→ Task directions
Write out all of the lines below, exactly and completely.

§ §

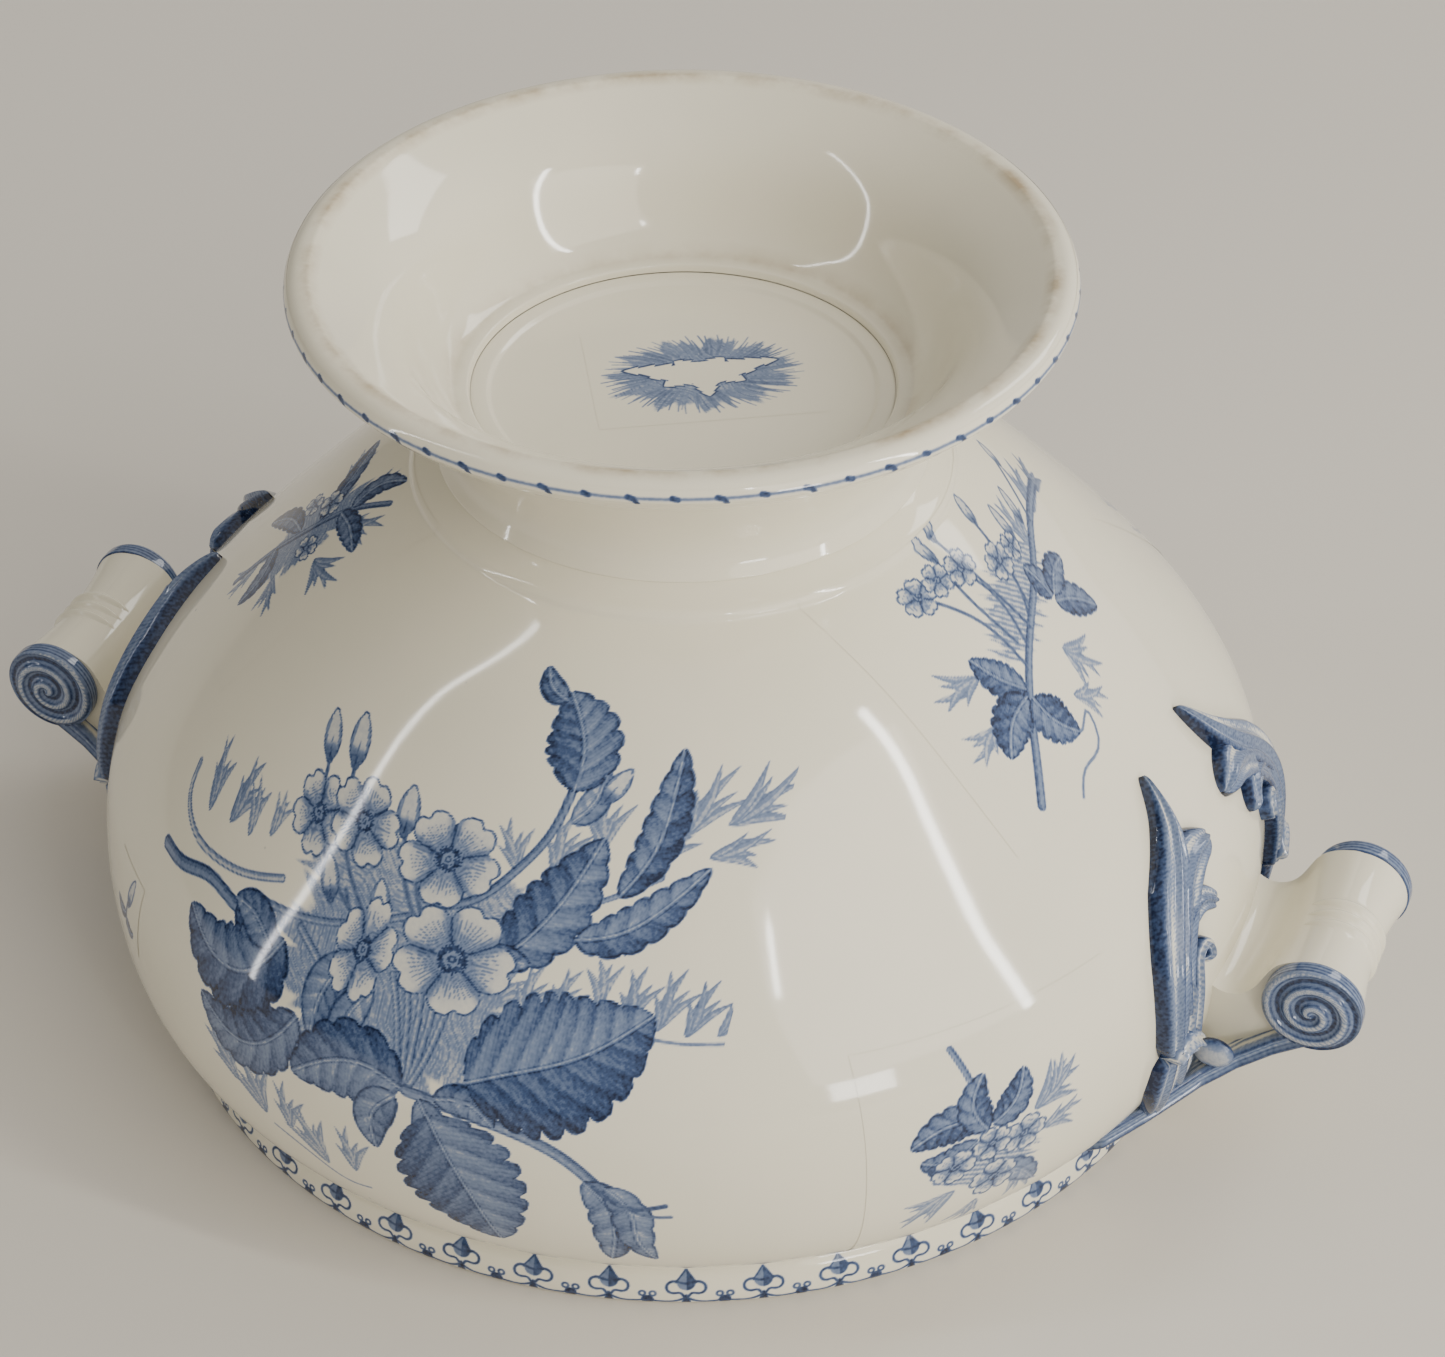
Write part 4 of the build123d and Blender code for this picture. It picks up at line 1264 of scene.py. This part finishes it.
@dataclass(frozen=True)
class ScrollHandle:
    """One handle: ribbon with its hollow panel, waisted roll, spiral ends and leaf arms.

    It is made on the +X side with its +Y half, and the rest is mirrored from that.
    """

    surface: BowlSurface
    reach: float = 145.0
    height: float = 42.0
    half_span: float = 18.5
    end_thickness: float = 3.5
    end_radius: float = 10.5
    ribbon_thickness: float = 5.4
    rounding: float = 1.1
    spiral_turns: float = 2.3
    ribbon_columns: int = 71
    panel_columns: int = 45
    panel_rows: int = 46
    roll_segments: int = 128
    coil_segments: int = 192
    coil_rows: int = 62

    UNDERSIDE = (
        (96.0, 3.0), (109.5, 9.3), (117.0, 13.4), (125.2, 18.0), (131.4, 22.0), (138.5, 27.3), (146.0, 32.4),
    )
    HALF_WIDTHS = (
        (96.0, 44.0), (109.5, 43.0), (117.0, 36.0), (125.2, 27.0), (131.4, 23.2), (138.0, 22.0), (147.0, 21.8),
    )

    def lobes(self) -> List[Ridge]:
        """The acanthus lobes of one arm, from its base to its tip."""
        return [
            Ridge(((37.6, 36.0), (37.4, 28.0), (34.8, 20.0), (31.0, 12.6)),
                  (6.5, 8.5, 6.5, 3.0), 3.2, False, 1.1, 0.5),
            Ridge(((33.0, 35.0), (32.0, 28.0), (29.0, 20.5)), (7.0, 10.0, 8.0), 3.0, False, 1.1, 0.52),
            Ridge(((32.0, 57.0), (25.0, 61.6), (19.0, 61.6), (15.2, 58.4)), (5.5, 6.6, 6.2), 3.0, True, 1.0, 0.52),
            Ridge(((34.0, 42.0), (32.0, 55.0), (24.5, 64.6), (16.0, 68.6), (7.2, 68.2)),
                  (4.5, 7.5, 10.5, 10.6, 8.4), 3.4, True, 1.0, 0.5),
            Ridge(((37.4, 34.0), (37.5, 46.0), (32.6, 59.5), (23.5, 68.6), (16.0, 76.0), (12.0, 83.2)),
                  (6.0, 7.0, 9.4, 10.4, 8.4, 4.6), 4.0, False, 1.05, 0.5),
            Ridge(((33.5, 33.0), (33.0, 43.0), (31.3, 52.0)), (4.4, 4.2, 3.0), 3.6, False, 1.2, 0.36),
            Ridge(((29.5, 32.0), (30.0, 41.0), (28.6, 49.5), (26.2, 54.6), (23.4, 54.4), (23.4, 51.4), (25.6, 51.6)),
                  (4.6, 4.0, 3.6, 3.2, 2.8), 3.3, True, 1.3, 0.36),
            Ridge(((39.8, 36.2), (35.0, 37.8), (29.4, 34.5)), (4.0, 7.0, 5.0), 5.0, True, 1.5, 0.28),
        ]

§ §

→ Final result
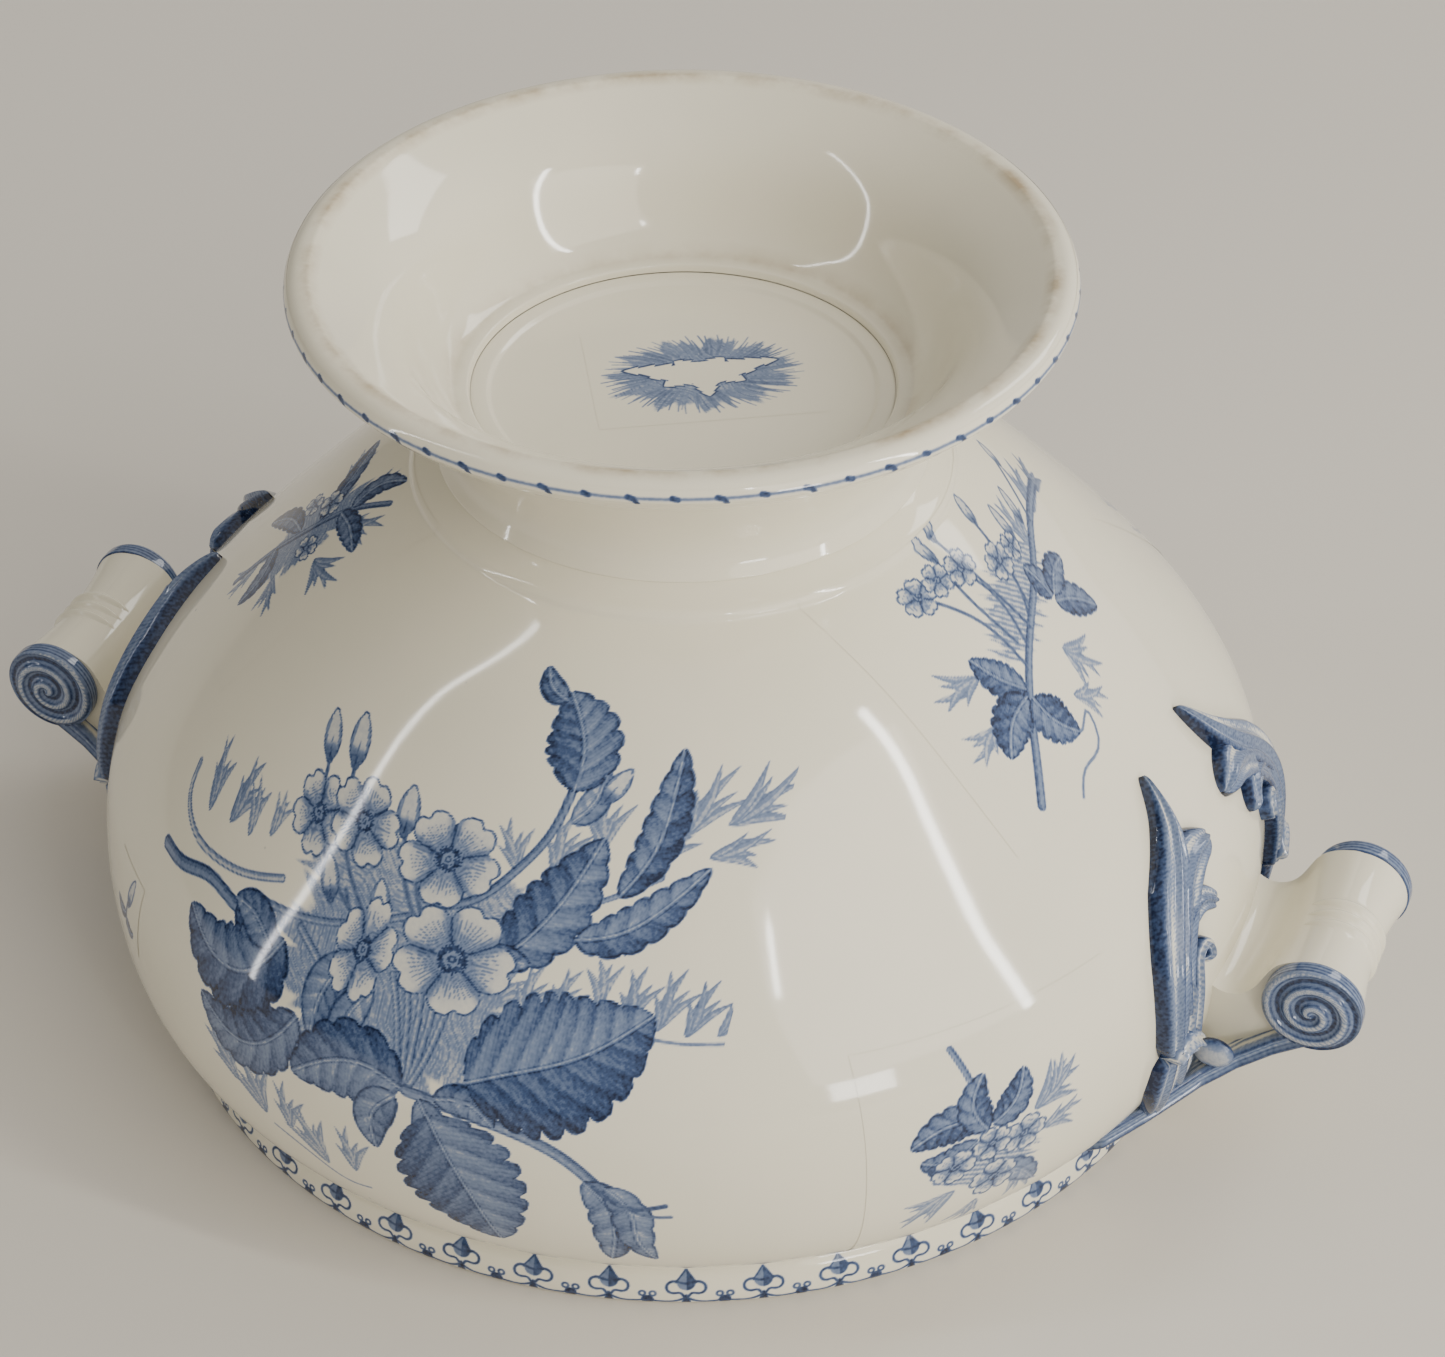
Write part 4 of the build123d and Blender code for this picture. It picks up at line 1264 of scene.py. This part finishes it.
@dataclass(frozen=True)
class ScrollHandle:
    """One handle: ribbon with its hollow panel, waisted roll, spiral ends and leaf arms.

    It is made on the +X side with its +Y half, and the rest is mirrored from that.
    """

    surface: BowlSurface
    reach: float = 145.0
    height: float = 42.0
    half_span: float = 18.5
    end_thickness: float = 3.5
    end_radius: float = 10.5
    ribbon_thickness: float = 5.4
    rounding: float = 1.1
    spiral_turns: float = 2.3
    ribbon_columns: int = 71
    panel_columns: int = 45
    panel_rows: int = 46
    roll_segments: int = 128
    coil_segments: int = 192
    coil_rows: int = 62

    UNDERSIDE = (
        (96.0, 3.0), (109.5, 9.3), (117.0, 13.4), (125.2, 18.0), (131.4, 22.0), (138.5, 27.3), (146.0, 32.4),
    )
    HALF_WIDTHS = (
        (96.0, 44.0), (109.5, 43.0), (117.0, 36.0), (125.2, 27.0), (131.4, 23.2), (138.0, 22.0), (147.0, 21.8),
    )

    def lobes(self) -> List[Ridge]:
        """The acanthus lobes of one arm, from its base to its tip."""
        return [
            Ridge(((37.6, 36.0), (37.4, 28.0), (34.8, 20.0), (31.0, 12.6)),
                  (6.5, 8.5, 6.5, 3.0), 3.2, False, 1.1, 0.5),
            Ridge(((33.0, 35.0), (32.0, 28.0), (29.0, 20.5)), (7.0, 10.0, 8.0), 3.0, False, 1.1, 0.52),
            Ridge(((32.0, 57.0), (25.0, 61.6), (19.0, 61.6), (15.2, 58.4)), (5.5, 6.6, 6.2), 3.0, True, 1.0, 0.52),
            Ridge(((34.0, 42.0), (32.0, 55.0), (24.5, 64.6), (16.0, 68.6), (7.2, 68.2)),
                  (4.5, 7.5, 10.5, 10.6, 8.4), 3.4, True, 1.0, 0.5),
            Ridge(((37.4, 34.0), (37.5, 46.0), (32.6, 59.5), (23.5, 68.6), (16.0, 76.0), (12.0, 83.2)),
                  (6.0, 7.0, 9.4, 10.4, 8.4, 4.6), 4.0, False, 1.05, 0.5),
            Ridge(((33.5, 33.0), (33.0, 43.0), (31.3, 52.0)), (4.4, 4.2, 3.0), 3.6, False, 1.2, 0.36),
            Ridge(((29.5, 32.0), (30.0, 41.0), (28.6, 49.5), (26.2, 54.6), (23.4, 54.4), (23.4, 51.4), (25.6, 51.6)),
                  (4.6, 4.0, 3.6, 3.2, 2.8), 3.3, True, 1.3, 0.36),
            Ridge(((39.8, 36.2), (35.0, 37.8), (29.4, 34.5)), (4.0, 7.0, 5.0), 5.0, True, 1.5, 0.28),
        ]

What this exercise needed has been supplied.